Nina’s doing a brilliant job of playing the victim, which is pretty fun to watch. Lucas (now in his slightly grubby football shorts after the crotch-spillage) tried talking to Stu, but Stu was having none of it. Bugs just looks a bit confused by all the drama. He clearly doesn’t know what to do with himself, since it’s probably a little too early to joke about things.
While Stu’s in Mr Heath’s office the others can’t help talking about it. The number-one question on everyone’s lips is obviously the identity of the mystery scribbler. No one actually comes out and says that the accusation might actually be true, but the names thrown up are those of Stu’s conquests (of which there are many).
‘He probably broke some girl’s heart and this is her way of getting revenge,’ says Sasha, and the others nod and mutter in agreement.

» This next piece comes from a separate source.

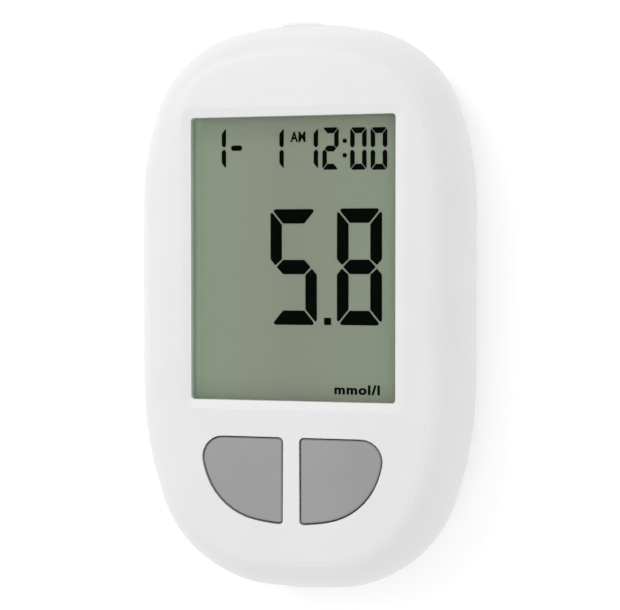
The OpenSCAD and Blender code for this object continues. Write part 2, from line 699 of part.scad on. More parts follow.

Bugs finally has something to say. His brain must ache from the effort. ‘Pretty extreme way of getting your own back though. I mean, accusing someone of that is no joke.’ More nods of agreement even though he hasn’t exactly added anything to the debate.
Louise says, ‘I just can’t think who would do something like this.’ And she looks right at me for a fraction of a second. Then she looks at Sasha, then Nina and the others. But she looked at me first. I grip Lucas’s hand a little harder and I sense him turn to look at me. I don’t look at him though – I can’t.